We refuse indistinguishability with surrounding culture. Salt loses its taste when it blends in, and influence evaporates when followers of Jesus live exactly like the world. Instead, we preserve truth by resisting assimilation and by practicing consistent integrity in ordinary moments. Light does not argue with darkness; light appears and exposes what is real in a way that invites people closer without coercion.
Proximity becomes our platform. Influence does not depend on microphone, social status, or large numbers. Our everyday locations and rhythms are our mission field: the workplace, the sidelines, the coffee shop, the gym, the classroom, the neighborhood. Small, repeated acts of faithfulness create deep relational credibility over time. We bless our towns by beginning with prayer, listening, sharing meals, serving hidden needs, and speaking the truth in love.

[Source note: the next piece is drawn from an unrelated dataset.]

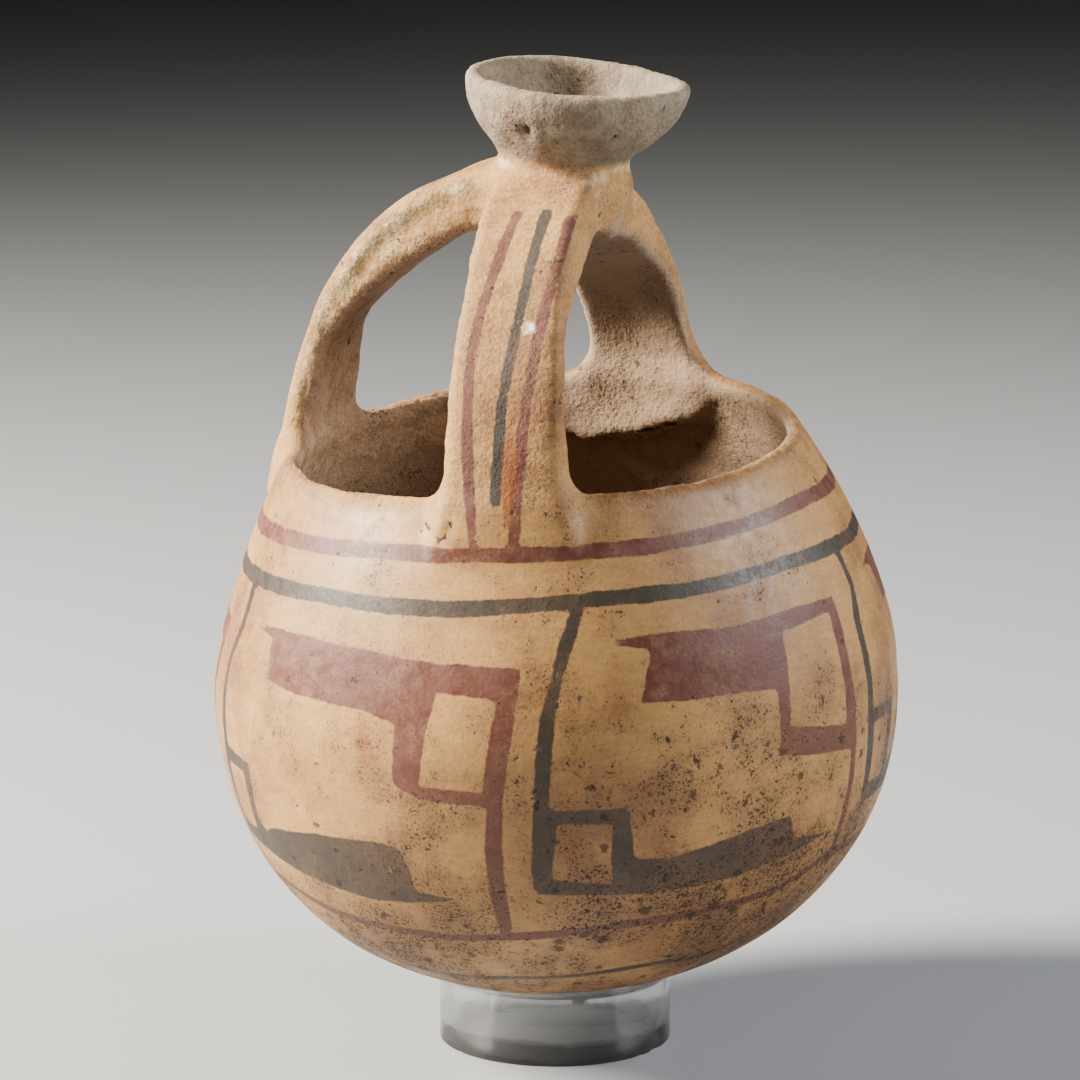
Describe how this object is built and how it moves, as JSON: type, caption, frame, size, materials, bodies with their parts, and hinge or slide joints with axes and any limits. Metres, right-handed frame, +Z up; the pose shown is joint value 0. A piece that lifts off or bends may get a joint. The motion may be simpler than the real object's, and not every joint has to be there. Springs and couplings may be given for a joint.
{
  "type": "handled pottery jar",
  "caption": "Round-based pottery jar with painted hook bands, strap handles arching over its open mouth to a small cup, standing in a clear ring.",
  "frame": {"origin": "centre of the ring stand's underside, on the surface it stands on", "axes": "+Z up, -Y towards the jar's front, +X to the right as seen from the front"},
  "size_m": [0.1461, 0.1464, 0.2113],
  "materials": {
    "fired_clay": "burnished",
    "clear_acrylic": "clear polished"
  },
  "bodies": {
    "root": {"jar": "fired_clay", "ring_stand": "clear_acrylic"}
  },
  "joints": []
}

We commit to practical next steps. We start days by asking who to notice and choose one intentional movement each week toward someone who needs the presence of Jesus. We measure success by consistent steps toward Jesus, not by immediate transformation. When pressure comes, what leaks from us will show what fills us, so we cultivate gentleness, patience, and peace. If Jesus is king, then the place we live is not merely where we happen to be; it is where we are sent to reflect him.
Key Takeaways
- 1. We are salt in place Being salt means carrying God’s faithfulness into ordinary contexts to slow decay and to point out what remains good. Preservation happens through consistent loyalty, small obediences, and steady integrity more than dramatic moments. Our presence in workplaces, neighborhoods, and families functions as a lasting testimony to God’s covenantal faithfulness. [28:20]
- 2. Presence, not platform Influence grows from proximity rather than position or publicity. Showing up where people already are and investing relationally creates trust and opens doors for gospel truth to be received. Presence removes need for control and demonstrates the kingdom practice of entering rather than dominating spaces. [56:42]
- 3. Light reveals, not fights Light exposes truth gently and invites people toward hope instead of scoring points in conflict. When our lives reflect Jesus, brokenness becomes visible without condemnation and people find warmth and direction. The goal is to make God glimpsable, not to win arguments. [40:31]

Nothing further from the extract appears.